They aren’t old enough to drive across a bridge, but that didn’t deter Lafayette Elementary School fourth and fifth-graders from donning hard hats and safety vests and learning how to build one.



Throughout March 2014, Bay Bridge public information officer Victor Gauthier visited these students’ classrooms and led a hands-on unit that covered the construction of the new seismically-safe East Span and the earthquake that destroyed part of its predecessor. The unit culminated in a field trip for each class to the Bay Bridge public information office, where the engineers-in-training built miniature bridges and explored the models outside the office.



The effort to expose the mostly low-income West Oakland students to careers in science, technology, engineering and math (STEM) is a joint initiative between the school, Caltrans and Oakland Bay Area Links.

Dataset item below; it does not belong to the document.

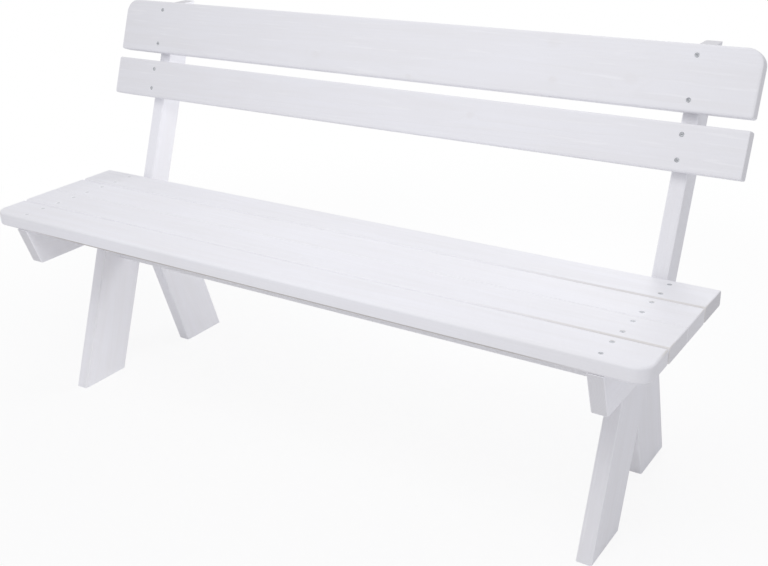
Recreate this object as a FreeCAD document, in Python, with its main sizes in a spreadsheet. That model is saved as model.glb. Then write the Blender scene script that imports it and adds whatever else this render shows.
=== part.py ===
import FreeCAD, Part
import os
import re
import Sketcher
from FreeCAD import Placement, Rotation, Vector

# Garden bench with a leaning back: four seat planks and two back planks on two crossed board frames.
# Millimetres and degrees. +X to the bench's right, -Y to its front, +Z up.
# The origin lies on the floor, under the middle of the bench's outer box.

# Driving dimensions: name, value, what it measures
SIZES = (
    ("bench_length", 1500, "seat and back planks, end to end"),
    ("seat_level", 442, "floor to the top of the seat"),
    ("board", 30, "thickness of every board"),
    ("seat_width", 85, "width of one seat plank"),
    ("seat_gap", 2.5, "gap between the two seat planks of a pair"),
    ("middle_gap", 0.5, "gap between the two pairs, in the seat's middle"),
    ("low_back_width", 85, "width of the lower back plank"),
    ("high_back_width", 118, "width of the upper back plank"),
    ("back_gap", 20, "gap between the two back planks"),
    ("back_start", 195, "from the seat's level up the slope to the lower back plank"),
    ("back_rake", 20.5, "lean of the back, the posts and the front legs"),
    ("rear_rake", 16.4, "lean of the rear legs"),
    ("post_width", 57, "depth of a back post"),
    ("leg_width", 116, "width of a leg board"),
    ("leg_lap", 54, "overlap of the two legs, cut level midway between their bolts"),
    ("end_overhang", 70, "end of the planks to the outer face of the bearer"),
    ("bearer_height", 85, "height of a seat bearer"),
    ("bearer_slant", 28, "inset of a bearer's lower corners from its upper ones"),
    ("bearer_tail", 2, "bearer showing behind the post"),
    ("stretcher_height", 116, "height of the stretcher"),
    ("stretcher_inset", 38, "back of the stretcher to the front leg's rear edge, at its underside"),
    ("stretcher_drop", 21, "underside of the seat to the top of the stretcher"),
    ("seat_post_gap", 2, "rear edge of the seat to the post, at the planks' underside"),
    ("leg_post_gap", 0.5, "rear edge of the front leg to the front of the post"),
    ("plank_round", 5, "rounding of a plank's long edges"),
    ("middle_round", 1.5, "rounding of the plank edges that meet in the seat's middle"),
    ("corner_round", 30, "rounded corners of the front and the top plank"),
    ("end_chamfer", 1.2, "chamfer of a plank's sawn end"),
    ("frame_round", 3, "rounding of a frame board's long edges"),
    ("bearer_nose", 6, "rounding of a bearer's lower corners"),
    ("screw_length", 60, "plank screw under its flat top"),
    ("screw_shank", 4.5, "plank screw across the thread"),
    ("screw_head", 9, "plank screw across the head"),
    ("screw_sink", 0.6, "depth of a head below the wood"),
    ("screw_inset", 20, "plank screw to the plank's long edge"),
    ("long_screw_length", 120, "stretcher screw under its flat top"),
    ("long_screw_shank", 6, "stretcher screw across the thread"),
    ("long_screw_head", 12, "stretcher screw across the head"),
    ("long_screw_inset", 27, "upper stretcher screw to the stretcher's top"),
    ("long_screw_pitch", 24, "upper to lower stretcher screw"),
    ("screw_play", 0.1, "across a screw hole, more than across the screw"),
    ("screw_point", 1.5, "length of a screw's point, in shanks"),
    ("tip_room", 1, "blind hole beyond its screw's tip"),
    ("recess_span", 0.5, "cross recess from end to end, in screw heads"),
    ("recess_arm", 0.11, "width of a recess arm, in screw heads"),
    ("recess_depth", 0.25, "depth of a cross recess, in screw heads"),
    ("bolt_length", 100, "frame bolt under its domed head"),
    ("bolt_shank", 8, "frame bolt across the thread"),
    ("bolt_head", 20, "frame bolt across the head"),
    ("bolt_dome", 4.5, "height of the domed head"),
    ("bolt_neck", 4.5, "depth of the square neck under the head"),
    ("bolt_chamfer", 1, "chamfer at the end of a bolt"),
    ("bolt_inset", 22, "upper bolt to the top of the frame"),
    ("bolt_pitch", 40, "upper to lower bolt"),
    ("bolt_play", 0.5, "across a bolt hole, more than across the bolt"),
    ("thread_play", 0.1, "across a nut's bore, more than across the bolt"),
    ("washer_width", 24, "washer across its rim"),
    ("washer_thickness", 2, "thickness of a washer"),
    ("nut_flats", 13, "nut across its flats"),
    ("nut_height", 6.5, "height of a nut"),
    ("nut_slope", 30, "slope of a nut's turned corners"),
)

# Seat planks: name, where it starts behind the seat's front edge, its edge at the seat's middle
SEAT_PLANKS = (
    ("front", "0", None),
    ("second", "seat_pitch", "seat_width"),
    ("third", "pair_pitch", "0"),
    ("rear", "pair_pitch + seat_pitch", None),
)

# Sizes that follow from the driving ones: name, formula, what it measures
LAYOUT = (
    ("seat_under", "seat_level - board", "level of the planks' underside"),
    ("seat_pitch", "seat_width + seat_gap", "first to second plank of a pair"),
    ("pair_pitch", "seat_pitch + seat_width + middle_gap", "first to second pair of seat planks"),
    ("seat_depth", "pair_pitch + seat_pitch + seat_width", "front to rear edge of the seat"),
    ("bearer_outer", "bench_length / 2 - end_overhang", "outer face of the bearer from the middle"),
    ("bearer_middle", "bearer_outer - board / 2", "outer board layer from the middle"),
    ("post_middle", "bearer_middle - board", "layer of the front leg and the post"),
    ("rear_leg_middle", "post_middle - board", "inner board layer"),
    ("frame_inner", "rear_leg_middle - board / 2", "inner face of the rear leg"),
    ("front_slope", "tan(back_rake)", "run of the back, posts and front legs per rise"),
    ("rear_slope", "tan(rear_rake)", "run of the rear legs per rise"),
    ("leg_run", "leg_width / cos(back_rake)", "front leg cut level, front to back"),
    ("rear_leg_run", "leg_width / cos(rear_rake)", "rear leg cut level, front to back"),
    ("post_run", "post_width / cos(back_rake)", "post cut level, front to back"),
    ("post_foot", "seat_depth + seat_post_gap - seat_under * front_slope", "post's front drawn to the floor"),
    ("plank_foot", "post_foot - board / cos(back_rake)", "back planks' front drawn to the floor"),
    ("leg_rear", "post_foot - leg_post_gap", "back of the front foot"),
    ("front_foot", "leg_rear - leg_run", "front of the front foot"),
    ("upper_bolt", "seat_under - bolt_inset", "level of the upper bolts"),
    ("lower_bolt", "upper_bolt - bolt_pitch", "level of the lower bolts"),
    ("leg_crossing", "(upper_bolt + lower_bolt) / 2", "level midway between the bolts"),
    ("crossing_run", "leg_crossing * (front_slope + rear_slope)", "how far the legs close in up to there"),
    ("rear_foot", "leg_rear + crossing_run - leg_lap", "front of the rear foot"),
    ("bearer_under", "seat_under - bearer_height", "underside of the bearer"),
    ("bearer_back", "post_foot + post_run + seat_under * front_slope + bearer_tail", "back of the bearer"),
    ("low_back_edge", "seat_level / cos(back_rake) + back_start", "lower back plank, up the slope"),
    ("high_back_edge", "low_back_edge + low_back_width + back_gap", "upper back plank, up the slope"),
    ("back_top", "high_back_edge + high_back_width", "top of the back, up the slope"),
    ("post_top", "back_top * cos(back_rake) - board * sin(back_rake)", "level of the post's top"),
    ("post_back", "post_foot + post_run + post_top * front_slope", "rear top corner of the post"),
    ("middle_y", "max(post_back; rear_foot + rear_leg_run; bearer_back) / 2", "middle, from the seat front"),
    ("plank_turn", "90 - back_rake", "turn that stands a plank up on the back's slope"),
    ("stretcher_top", "seat_under - stretcher_drop", "top of the stretcher"),
    ("stretcher_under", "stretcher_top - stretcher_height", "underside of the stretcher"),
    ("stretcher_end", "post_middle - board / 2", "end of the stretcher from the middle"),
    ("stretcher_back", "leg_rear + stretcher_under * front_slope - stretcher_inset", "back of the stretcher"),
    ("stretcher_front", "stretcher_back - board", "front of the stretcher"),
    ("upper_long_screw", "stretcher_top - long_screw_inset", "level of the upper stretcher screw"),
    ("lower_long_screw", "upper_long_screw - long_screw_pitch", "level of the lower stretcher screw"),
    ("long_screw_y", "stretcher_back - board / 2", "middle of the stretcher's thickness"),
    ("bolt_hole", "bolt_shank + bolt_play", "across a bolt hole"),
    ("screw_hole", "screw_shank + screw_play", "across a plank screw's hole"),
    ("long_screw_hole", "long_screw_shank + screw_play", "across a stretcher screw's hole"),
)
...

“It’s vital to allow kids to see STEM careers in action,” said Leah Robinson-Leach, chief Caltrans public information officer. “The bridge is in their backyard and this might be their only access to it. Millions of people experience it and we'd be remiss if we didn't take the opportunity to expose kids in underserved communities."



During one class's field trip on March 25, the kids listened rapt as Gauthier regaled them with Bay Bridge troll lore and listed all the parts and pieces that comprise the world’s largest self-anchored suspension span. Upon learning that the mile-long suspension cable is made up of 17,399 wires, one awestruck student remarked, “Even Superman couldn’t move that!”



The visitors were abuzz with questions, asking how the bridge columns were placed in the water and how the skyway was assembled. An impressed Gauthier said, “You guys are asking questions that I get from adult architects. You’re future engineers.” (Albeit engineers who also had plenty of questions about bungee-jumping off of the span.)



John Morgan, teacher to Lafayette’s fourth and fifth-graders, said the interactive program and field trip were hits.



“Getting outside and actually touching and feeling – children remember things like this,” he said.

According to the Lafayette principal, the students are already talking about studying science and becoming engineers, Robinson-Leach said.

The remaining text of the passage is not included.